Tinham combinado nessa tarde irem ter com a Professora Tininha que os esperava num lugar especial, onde a conversa e as ideias se deixam ajudar pelo místico 'microambiente' que ali reina, mistura de História, de flora e de pássaros, de visão sobre a cidade e de horizonte de mar: a Fortaleza de São Miguel. Atravessada a Marginal – e tratada com ludíbrio a recente irrupção comercial de um novo-riquismo e maugosto arbitrariamente imposto à cidade–passaram por entre as enormes e simbólicas pedras plantadas no Largo do Baleizãoe,sentindo o peso das memórias de um passado que se desmorona pelos sobrados abandonados, meteram-se pela calçada, galgando o Morro de São Paulo.

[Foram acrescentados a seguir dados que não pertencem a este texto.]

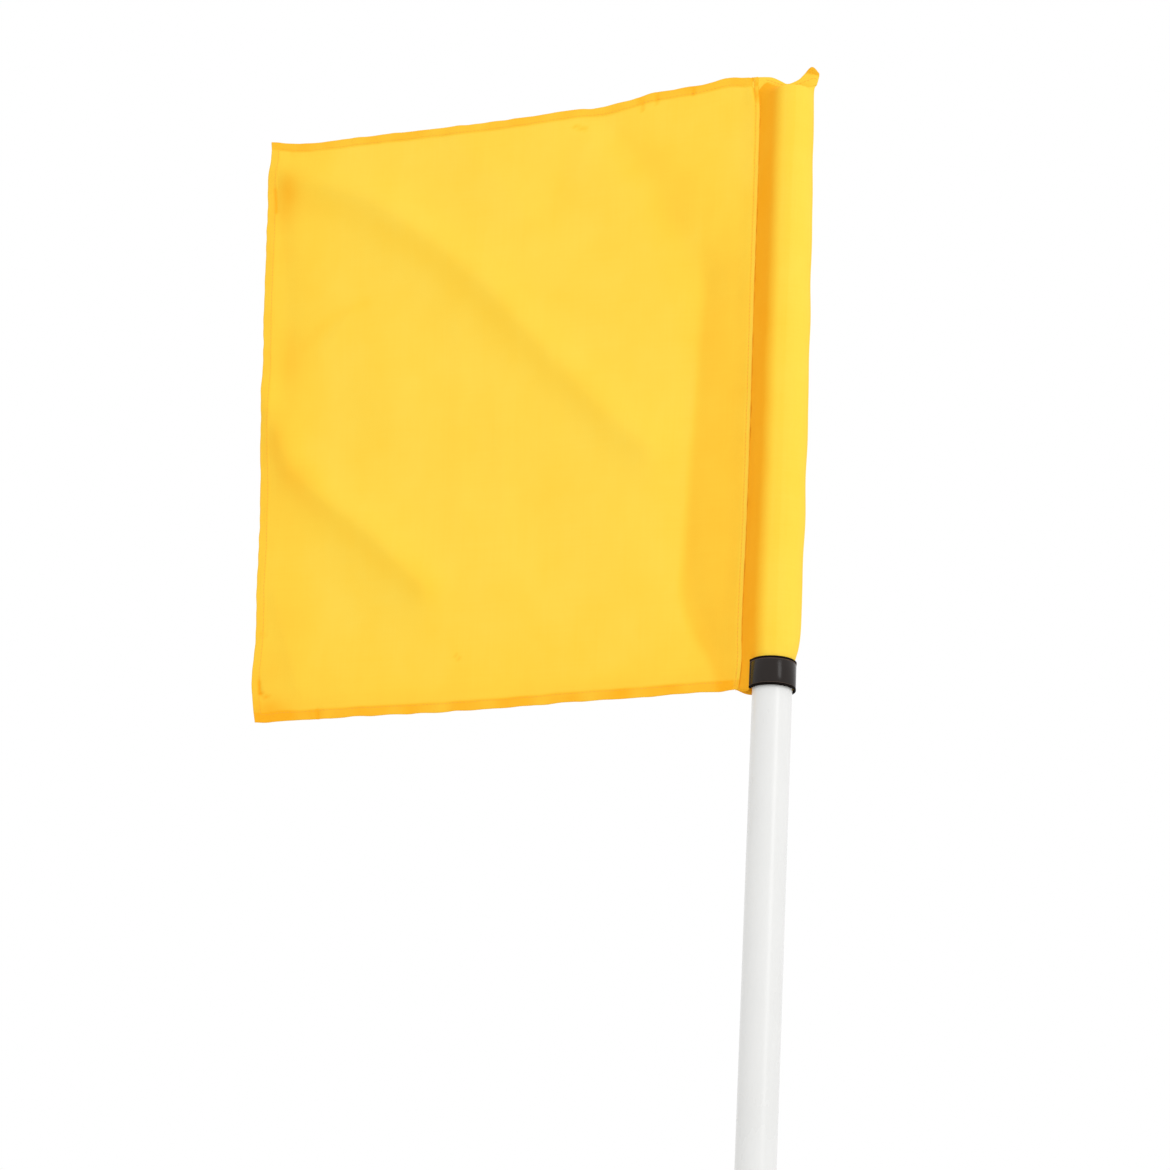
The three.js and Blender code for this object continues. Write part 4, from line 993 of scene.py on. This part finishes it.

–« Tens razão, Cali»– respondeu Delmara– «O tema dos salários põe a descoberto questões essenciais da realidade económica por que atravessamos e da forma como se concebe o desenvolvimento do nosso país. O que sinto ser cada vez mais decepcionante é a diferença entre o que se concebe, que se teoriza, que se torna 'programa político' e o status quo, essa realidade que está aí, mais forte que as iniciativas de mudança. Como se vivêssemos numa fatalidade ».
Já lá estava em cima a Prófe e contaram-lhe o que debatiam. Ávida de boa conversa, disparou: – « Um povo com níveis baixos de bem-estar social, saúde, habitação, etc. e com uma educação precária como o nosso, tem muito poucas possibilidades de, por si só, ser um actor transformador da sociedade. Mas a História ensina-nos que pode ser uma formidável ferramenta de transformação quando agrega a sua força e do seu seio surge uma verdadeira liderança comprometida com as suas raízes e com objectivos claros.e um dia isso vai acontecer ».
–« Mas falando de salário, têm razão que é uma questão muito mais de fundo do transparece da forma como se tem tratado. Mas assentar sobre ele toda a nossa atenção é de facto muito redutor, na situação actual de estabilização da economia. E a sua formalização é necessária para que conceitos como o de ‘salário mínimo’ tenham sentido. E isso sem desvalorizar o 'pequeno investidor', como lhes chama o amigo do Cali, que agora grassa pela chamada economia informal mas que deve ser incentivado a prosseguir, e a formalizar a sua actividade, para poder crescer recorrendo aos instrumentos que a sociedade deve colocar à sua disposição, como financiamento ».
–« Também estive a meditar sobre isso, Prófe »–interrompe a Del – « A questão não está apenas no facto do Estado querer alargar a sua base tributária, e, assim, poder ter mais recursos para que os possa aplicar em infraestruturas sociais que melhorem a vida de todos. Penso que qualquer um de nós defende um forte Estado social, eficiente,que exerça controlo sobre os elementos cruciais para o bem-estar dos trabalhadores, como o salário. Um regresso ao ideal professado no dealbar da independência, mas nunca materializado ». Tininha tinha tanto para lhes dizer...
–« Muito se fala em salários neste fim de mandato, do quanto se os pode ou não aumentar, da dignidade que é preciso dar ao salário mínimo nacional, das desigualdades de salário no Estado segundo os Ministérios e sectores profissionais, da necessidade de equiparar os salários da função pública com os do sector privado, mas o que me decepciona é que esses debates sejam feitos à luz de uma situação circunstancial, o período pré-eleitoral, o tempo das promessas vãs, e não se analise o problema com a profundidade que merece: que tipo de economia temos, qual a sua pujança e capacidade de contribuir para o bem-estar de todos, no formal e no informal, e o que fazer para que, num futuro não muito longínquo, o panorama seja melhor para todos os angolanos
Podemos não querer aceitar que seja uma fatalidade, mas olhemos à nossa volta: só mesmo os países com um sólido sistema social conseguem que os salários sejam bastantes para os que os auferem.
Seria bom termos um dia a maturidade de pensar e debater seriamente, alargadamente, à volta do que é preciso fazer para que os angolanos consigam viver do seu salário, alimentar-se, pagar a renda, a escola, as necessidades da sua saúde, o desfrute da cultura e do entretenimento de qualidade..., sobre como delinear um projecto comum que todos devíamos abraçar, para prosseguirmos um caminho que leve ao ideal justo que todos merecemos »– palavras que se esvaíram em harmonia com a atitude do sol que, sem desespero, não esperou para se pôr.